The request:
Restrict the output to the lines below starting at the one that contains "table = fixed_pieces()" and ending at the one that contains "for body, members", and restate them word for word, both ends included.
================================
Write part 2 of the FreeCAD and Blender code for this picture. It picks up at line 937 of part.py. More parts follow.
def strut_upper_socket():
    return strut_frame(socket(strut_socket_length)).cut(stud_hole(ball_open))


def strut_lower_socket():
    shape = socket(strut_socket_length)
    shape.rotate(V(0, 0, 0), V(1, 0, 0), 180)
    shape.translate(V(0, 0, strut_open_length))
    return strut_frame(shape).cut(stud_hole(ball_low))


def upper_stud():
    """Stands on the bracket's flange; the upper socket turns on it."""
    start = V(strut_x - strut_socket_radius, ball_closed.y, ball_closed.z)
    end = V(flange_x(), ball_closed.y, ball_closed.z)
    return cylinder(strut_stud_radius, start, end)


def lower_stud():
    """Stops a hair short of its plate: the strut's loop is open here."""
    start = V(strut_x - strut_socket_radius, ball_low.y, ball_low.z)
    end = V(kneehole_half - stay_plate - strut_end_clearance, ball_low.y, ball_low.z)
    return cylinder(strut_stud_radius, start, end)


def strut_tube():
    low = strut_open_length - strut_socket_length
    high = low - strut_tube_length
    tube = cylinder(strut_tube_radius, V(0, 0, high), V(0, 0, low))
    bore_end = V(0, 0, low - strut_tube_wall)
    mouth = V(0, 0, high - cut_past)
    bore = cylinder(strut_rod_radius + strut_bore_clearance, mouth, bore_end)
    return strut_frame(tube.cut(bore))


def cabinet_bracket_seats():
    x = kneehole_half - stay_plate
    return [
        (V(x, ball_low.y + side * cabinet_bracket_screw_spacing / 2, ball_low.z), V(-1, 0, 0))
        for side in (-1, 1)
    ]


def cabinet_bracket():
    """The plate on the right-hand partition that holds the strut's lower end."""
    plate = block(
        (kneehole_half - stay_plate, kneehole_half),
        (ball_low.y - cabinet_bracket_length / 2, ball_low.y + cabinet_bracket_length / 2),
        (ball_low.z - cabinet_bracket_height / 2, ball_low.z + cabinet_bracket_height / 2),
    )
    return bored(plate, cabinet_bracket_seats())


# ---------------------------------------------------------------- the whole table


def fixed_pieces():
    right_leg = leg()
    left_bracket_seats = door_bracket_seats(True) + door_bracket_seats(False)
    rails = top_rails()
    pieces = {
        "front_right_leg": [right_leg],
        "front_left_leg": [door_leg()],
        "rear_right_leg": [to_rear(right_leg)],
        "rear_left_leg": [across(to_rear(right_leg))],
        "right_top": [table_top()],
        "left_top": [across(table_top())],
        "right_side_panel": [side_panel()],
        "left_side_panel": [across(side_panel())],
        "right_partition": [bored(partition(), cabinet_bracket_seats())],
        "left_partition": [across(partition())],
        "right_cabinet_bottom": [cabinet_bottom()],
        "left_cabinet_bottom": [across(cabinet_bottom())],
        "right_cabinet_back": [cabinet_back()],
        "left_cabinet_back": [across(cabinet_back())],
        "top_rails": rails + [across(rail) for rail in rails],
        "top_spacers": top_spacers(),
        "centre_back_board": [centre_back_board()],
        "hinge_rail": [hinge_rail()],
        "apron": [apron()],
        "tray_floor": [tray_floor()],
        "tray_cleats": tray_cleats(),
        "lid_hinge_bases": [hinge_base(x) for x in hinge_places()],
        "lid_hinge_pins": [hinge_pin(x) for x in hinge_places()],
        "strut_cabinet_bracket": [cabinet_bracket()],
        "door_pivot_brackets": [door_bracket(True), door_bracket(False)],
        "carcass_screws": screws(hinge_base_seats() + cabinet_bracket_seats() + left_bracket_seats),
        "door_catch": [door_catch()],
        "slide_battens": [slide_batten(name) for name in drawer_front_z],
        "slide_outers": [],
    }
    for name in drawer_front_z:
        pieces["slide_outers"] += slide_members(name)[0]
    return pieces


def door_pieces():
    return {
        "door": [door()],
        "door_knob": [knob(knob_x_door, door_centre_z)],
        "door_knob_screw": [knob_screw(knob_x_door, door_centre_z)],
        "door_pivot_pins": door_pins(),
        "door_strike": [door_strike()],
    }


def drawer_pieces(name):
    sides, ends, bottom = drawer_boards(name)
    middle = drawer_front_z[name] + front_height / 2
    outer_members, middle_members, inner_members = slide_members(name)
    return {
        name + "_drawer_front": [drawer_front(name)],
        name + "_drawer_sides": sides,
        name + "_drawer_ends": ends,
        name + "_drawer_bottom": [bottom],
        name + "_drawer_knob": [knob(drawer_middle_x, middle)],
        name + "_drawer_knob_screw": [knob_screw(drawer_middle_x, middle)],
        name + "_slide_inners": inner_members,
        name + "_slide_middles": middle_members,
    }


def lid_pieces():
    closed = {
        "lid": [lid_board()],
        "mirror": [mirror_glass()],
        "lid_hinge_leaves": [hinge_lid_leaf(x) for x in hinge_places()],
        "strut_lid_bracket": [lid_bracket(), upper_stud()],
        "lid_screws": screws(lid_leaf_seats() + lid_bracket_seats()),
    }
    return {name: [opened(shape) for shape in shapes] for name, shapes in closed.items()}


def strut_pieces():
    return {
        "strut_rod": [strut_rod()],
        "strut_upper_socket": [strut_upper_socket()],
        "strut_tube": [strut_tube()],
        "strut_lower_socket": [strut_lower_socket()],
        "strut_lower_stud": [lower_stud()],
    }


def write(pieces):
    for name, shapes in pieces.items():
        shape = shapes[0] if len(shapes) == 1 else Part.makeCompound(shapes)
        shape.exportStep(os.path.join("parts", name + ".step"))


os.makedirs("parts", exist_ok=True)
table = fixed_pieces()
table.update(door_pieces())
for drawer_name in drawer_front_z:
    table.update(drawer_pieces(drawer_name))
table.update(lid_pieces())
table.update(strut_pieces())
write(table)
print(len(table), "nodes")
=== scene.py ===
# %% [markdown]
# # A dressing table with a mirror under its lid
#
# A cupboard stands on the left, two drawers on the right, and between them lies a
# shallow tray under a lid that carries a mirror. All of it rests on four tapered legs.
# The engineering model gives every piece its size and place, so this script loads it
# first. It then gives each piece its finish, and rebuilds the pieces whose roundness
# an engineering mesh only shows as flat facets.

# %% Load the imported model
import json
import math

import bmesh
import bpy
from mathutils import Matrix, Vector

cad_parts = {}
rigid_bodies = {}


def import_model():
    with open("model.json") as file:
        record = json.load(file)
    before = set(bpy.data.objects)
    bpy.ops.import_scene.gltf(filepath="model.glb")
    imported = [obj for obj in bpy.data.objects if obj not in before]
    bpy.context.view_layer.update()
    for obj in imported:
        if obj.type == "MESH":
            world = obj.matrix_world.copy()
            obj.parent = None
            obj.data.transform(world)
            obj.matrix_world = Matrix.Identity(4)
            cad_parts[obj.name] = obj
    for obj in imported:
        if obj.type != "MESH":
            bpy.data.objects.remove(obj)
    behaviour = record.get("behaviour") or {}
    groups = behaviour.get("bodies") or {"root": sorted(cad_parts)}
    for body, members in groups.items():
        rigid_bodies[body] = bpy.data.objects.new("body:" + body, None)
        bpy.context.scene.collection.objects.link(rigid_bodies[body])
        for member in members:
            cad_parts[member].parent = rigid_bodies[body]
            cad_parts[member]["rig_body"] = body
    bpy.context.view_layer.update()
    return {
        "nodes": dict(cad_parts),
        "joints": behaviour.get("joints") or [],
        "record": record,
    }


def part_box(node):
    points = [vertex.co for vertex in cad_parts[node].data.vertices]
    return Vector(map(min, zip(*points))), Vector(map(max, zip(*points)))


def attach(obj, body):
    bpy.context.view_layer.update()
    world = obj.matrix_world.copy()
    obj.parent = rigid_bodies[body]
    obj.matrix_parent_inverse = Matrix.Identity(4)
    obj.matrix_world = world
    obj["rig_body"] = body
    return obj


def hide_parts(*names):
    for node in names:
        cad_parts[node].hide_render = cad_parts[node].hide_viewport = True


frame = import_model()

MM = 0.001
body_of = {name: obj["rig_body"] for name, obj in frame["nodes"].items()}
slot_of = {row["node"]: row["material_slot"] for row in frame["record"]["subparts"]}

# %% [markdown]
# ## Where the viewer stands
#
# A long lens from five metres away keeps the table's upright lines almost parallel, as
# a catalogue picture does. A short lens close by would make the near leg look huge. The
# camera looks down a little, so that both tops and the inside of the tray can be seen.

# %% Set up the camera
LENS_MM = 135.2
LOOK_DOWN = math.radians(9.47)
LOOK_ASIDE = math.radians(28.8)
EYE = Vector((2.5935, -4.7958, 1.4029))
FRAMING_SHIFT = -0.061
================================
Completed task:
table = fixed_pieces()
table.update(door_pieces())
for drawer_name in drawer_front_z:
    table.update(drawer_pieces(drawer_name))
table.update(lid_pieces())
table.update(strut_pieces())
write(table)
print(len(table), "nodes")
=== scene.py ===
# %% [markdown]
# # A dressing table with a mirror under its lid
#
# A cupboard stands on the left, two drawers on the right, and between them lies a
# shallow tray under a lid that carries a mirror. All of it rests on four tapered legs.
# The engineering model gives every piece its size and place, so this script loads it
# first. It then gives each piece its finish, and rebuilds the pieces whose roundness
# an engineering mesh only shows as flat facets.

# %% Load the imported model
import json
import math

import bmesh
import bpy
from mathutils import Matrix, Vector

cad_parts = {}
rigid_bodies = {}


def import_model():
    with open("model.json") as file:
        record = json.load(file)
    before = set(bpy.data.objects)
    bpy.ops.import_scene.gltf(filepath="model.glb")
    imported = [obj for obj in bpy.data.objects if obj not in before]
    bpy.context.view_layer.update()
    for obj in imported:
        if obj.type == "MESH":
            world = obj.matrix_world.copy()
            obj.parent = None
            obj.data.transform(world)
            obj.matrix_world = Matrix.Identity(4)
            cad_parts[obj.name] = obj
    for obj in imported:
        if obj.type != "MESH":
            bpy.data.objects.remove(obj)
    behaviour = record.get("behaviour") or {}
    groups = behaviour.get("bodies") or {"root": sorted(cad_parts)}
    for body, members in groups.items():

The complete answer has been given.